Nanotechnology for Chemical and Biological Defense: Policy, Programmatics, and Threat Anticipation
Kosal, Margaret E.
MetadataShow full item record
The pursuit of the minutely small “nanotechnology” is thriving in academia, in the private sector, and in global state science and technology programs. Through the science fiction of Star Trek and other quasi-fictional works, the notion of nanotechnology has entered the collective public psyche. To date, three broad topics have dominated discussion regarding nanotechnology risk: health and environmental consequences, privacy and legal implications, and uncontrolled self-replication and artificial intelligence. Security implications, both for traditional nonproliferation regimes and for potential misuse by non-state actors, have not received commensurate attention. At the same time, policy makers and the scientific community, domestically and internationally, are attempting to develop new means to address risks associated with biotechnology.
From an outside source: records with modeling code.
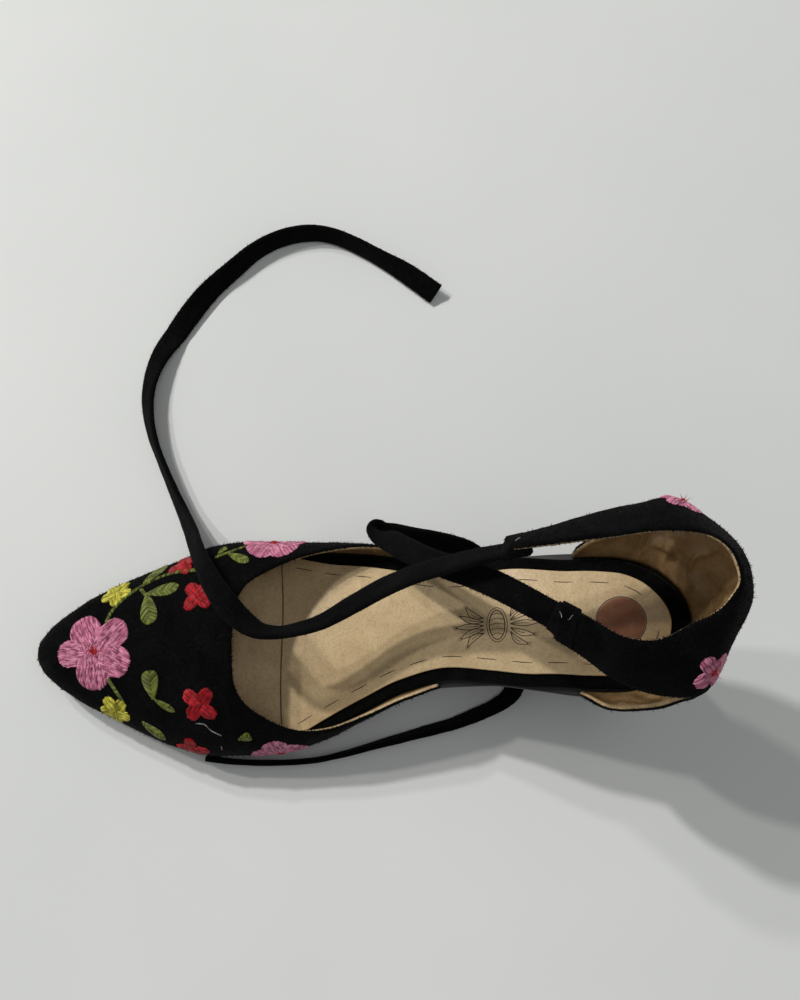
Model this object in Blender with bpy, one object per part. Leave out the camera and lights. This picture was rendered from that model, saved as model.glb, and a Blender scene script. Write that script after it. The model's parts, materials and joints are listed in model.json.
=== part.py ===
"""A right pointed suede heel with a closed toe, a closed counter, open sides and two ankle ties.

Toe towards -X, outer (lateral) side of the foot towards +Y, standing on Z = 0. Metres.
The shoe's axis, from toe tip to heel centre, is the X axis.
"""

import math

import bmesh
import bpy
import numpy as np
from mathutils import Vector

# Driving sizes, in metres
SHOE_LENGTH = 0.247
SOLE_LENGTH = 0.2368
BALL_WIDTH = 0.0792
SEAT_WIDTH = 0.0490
SEAT_HEIGHT = 0.0580
SEAT_SLOPE = 0.17
TOE_SPRING = 0.0065
TREAD_START = 0.058
TREAD_END = 0.088
SEAT_START = 0.195
COUNTER_HEIGHT = 0.050
INSTEP_HEIGHT = 0.0335
VAMP_BULGE = 0.0022
VAMP_WALL = 0.0018
COUNTER_WALL = 0.0018
TOE_LEAN = 0.0014
OUTSOLE_THICKNESS = 0.0030
OUTSOLE_CHAMFER = 0.0006
INSOLE_THICKNESS = 0.0030
SOCK_THICKNESS = 0.0010
SOCK_SIDE_RIM = 0.0040
SOCK_BACK_RIM = 0.0056
TOP_PIECE_THICKNESS = 0.0050
HEEL_BREAST = 0.196
HEEL_INSET = 0.0006
HEEL_TAPER = 0.16
TIE_WIDTH = 0.0087
TIE_THICKNESS = 0.0022
CLEARANCE = 0.0003

# Mesh density
SOLE_STATIONS = 44
VAMP_STATIONS = 26
VAMP_ARCH_STEPS = 28
FLAP_ROWS = 5
BAND_ROWS = 4
STEPS_BETWEEN_SECTIONS = 3
HEEL_STEPS = 16
HEEL_RINGS = 4

TOE_X = -SHOE_LENGTH / 2

# Half widths of the sole along its length: station as a share of SOLE_LENGTH, the outer (lateral)
# and inner (medial) half widths as shares of BALL_WIDTH in front and of SEAT_WIDTH in the heel.
FOREPART = (
    # station, lateral, medial
    (0.0, 0.0, 0.0),
    (0.022, 0.112, 0.118),
    (0.060, 0.192, 0.198),
    (0.112, 0.280, 0.282),
    (0.172, 0.358, 0.375),
    (0.231, 0.420, 0.452),
    (0.289, 0.486, 0.490),
    (0.335, 0.498, 0.492),
    (0.403, 0.486, 0.478),
    (0.470, 0.468, 0.420),
    (0.530, 0.440, 0.340),
    (0.590, 0.395, 0.265),
)
HEELPART = (
    # station, lateral, medial
    (0.650, 0.560, 0.372),
    (0.712, 0.520, 0.378),
    (0.780, 0.520, 0.430),
    (0.840, 0.515, 0.478),
    (0.895, 0.490, 0.490),
    (0.940, 0.420, 0.435),
    (0.975, 0.290, 0.310),
    (1.0, 0.0, 0.0),
)

# The vamp's topline: angle round the arch from the sole (0) to its crown (90), and where the vamp
# ends behind that angle on each side, as shares of SOLE_LENGTH.
TOPLINE = (
    # angle, medial, lateral
    (0, 0.640, 0.640),
    (10, 0.600, 0.600),
    (20, 0.535, 0.560),
    (30, 0.465, 0.500),
    (43, 0.403, 0.424),
    (55, 0.360, 0.372),
    (66, 0.336, 0.342),
    (78, 0.325, 0.328),
    (90, 0.324, 0.324),
)

# Height of the vamp's crown above the sole, as shares of INSTEP_HEIGHT.
CROWN = (
    # station, height
    (0.0, 0.0),
    (0.010, 0.20),
    (0.035, 0.36),
    (0.080, 0.50),
    (0.140, 0.62),
    (0.220, 0.81),
    (0.320, 1.0),
    (0.450, 1.04),
    (0.640, 1.05),
)

# Sections of the back part's upper band, from the tip of the inner wing round the heel to the tip of
# the outer wing: stations as shares of SOLE_LENGTH, sideways places as shares of SEAT_WIDTH, and
# heights above the seat as shares of COUNTER_HEIGHT. The fold is the band's lower line.
INNER_WING = (
    # fold station, fold side, fold height, collar station, collar side, collar height
    (0.784, -0.155, 0.71, 0.790, 0.045, 0.82),
    (0.815, -0.260, 0.68, 0.824, -0.075, 0.88),
    (0.855, -0.405, 0.66, 0.862, -0.190, 0.92),
    (0.905, -0.505, 0.64, 0.906, -0.215, 0.94),
)
BACK = (
    (0.962, -0.520, 0.64, 0.949, -0.125, 0.95),
    (0.990, -0.395, 0.66, 0.978, -0.065, 0.97),
    (1.017, -0.170, 0.68, 0.999, 0.025, 0.99),
    (1.0425, 0.090, 0.69, 1.013, 0.150, 1.00),
    (1.0365, 0.350, 0.68, 1.004, 0.330, 1.00),
    (1.003, 0.560, 0.66, 0.980, 0.440, 0.98),
    (0.952, 0.735, 0.64, 0.948, 0.480, 0.96),
)
OUTER_WING = (
    (0.905, 0.705, 0.64, 0.906, 0.490, 0.93),
    (0.860, 0.665, 0.64, 0.860, 0.472, 0.90),
    (0.795, 0.590, 0.63, 0.796, 0.450, 0.84),
    (0.728, 0.520, 0.60, 0.736, 0.436, 0.76),
)

# Free upper edge of the back part's lower flaps, from the sole up to where they join the band.
INNER_FLAP = (
    # seat place, edge station, edge side, edge height
    (-1.0, 0.838, -0.500, 0.03),
    (-0.90, 0.868, -0.585, 0.17),
    (-0.78, 0.915, -0.590, 0.38),
    (-0.66, 0.948, -0.550, 0.55),
)
OUTER_FLAP = (
    (0.66, 0.938, 0.735, 0.52),
    (0.78, 0.908, 0.690, 0.36),
    (0.90, 0.868, 0.610, 0.17),
    (1.0, 0.838, 0.535, 0.03),
)
BACK_SEAT_PLACES = (-0.52, -0.36, -0.18, 0.0, 0.18, 0.36, 0.52)

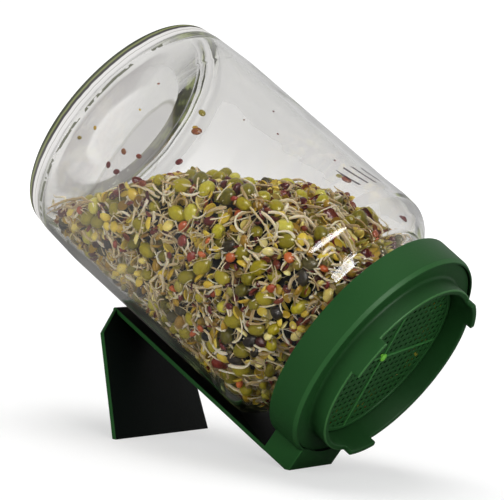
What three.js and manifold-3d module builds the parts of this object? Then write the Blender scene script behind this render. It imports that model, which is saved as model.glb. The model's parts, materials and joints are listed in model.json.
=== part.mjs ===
// A sprouting jar: a clear glass jar lying mouth-down on a green stand, over half full of sprouted beans.
// Units are millimetres. +Z is up, and the origin is on the ground under the middle of the whole object.
//
// Everything is first built along the jar's own axis and then tilted in one group.
// In the jar's frame +X runs along the axis towards the mouth, with 0 at the rear edge of the stand's ring,
// +Z points away from the stand's arm, and +Y is the far side.
import * as THREE from "three";
import { MeshSurfaceSampler } from "three/addons/math/MeshSurfaceSampler.js";
import { mergeVertices } from "three/addons/utils/BufferGeometryUtils.js";
import Module from "manifold-3d";

const wasm = await Module();
wasm.setup();

// The whole object
const TILT = THREE.MathUtils.degToRad(28.7);
const GROUND = 47.4; // from the jar's axis at 0 down to the ground, square to the ground
const GAP = 0.35; // between pieces that touch
const SEGMENTS = 36; // round the jar's axis

// Glass jar
const BODY_R = 46;
const WALL = 2.6;
const BASE_X = -120.25;
const BASE_THICKNESS = 5.5;
const NECK_R = 36.6;
const NECK_BORE_R = 34;
const RIM_X = 8.7;
const THREAD_X = 1.8;
const THREAD_HEIGHT = 0.95;

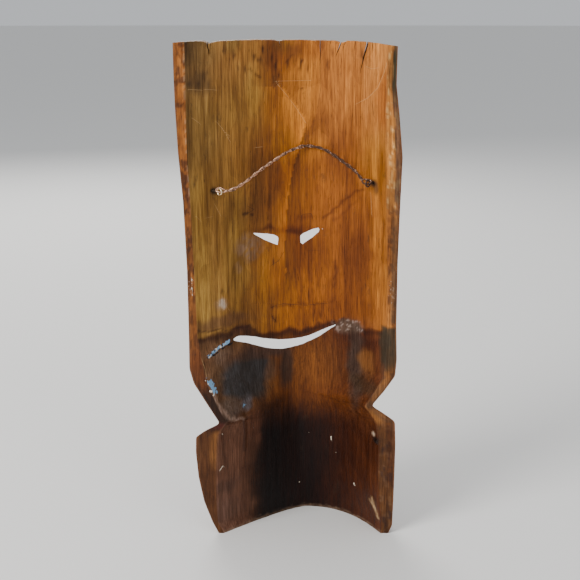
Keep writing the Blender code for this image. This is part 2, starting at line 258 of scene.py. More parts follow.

As 21st century science and technology intrinsically traverses traditional borders “academic, public-private, and international” previous models are inadequate. Through examination of civilian and defensive applications (nanotechnologically-enabled countermeasures) and hypothetical offensive uses, the goal is to develop an analytic model to probe security questions surrounding this emerging technology. Recognizing and developing a robust analytical framework to assess implications of this emerging technology is an unexplored, cutting-edge research area for international security. Alternatively, the future may grapple with a nanotechnology A.Q. Khan.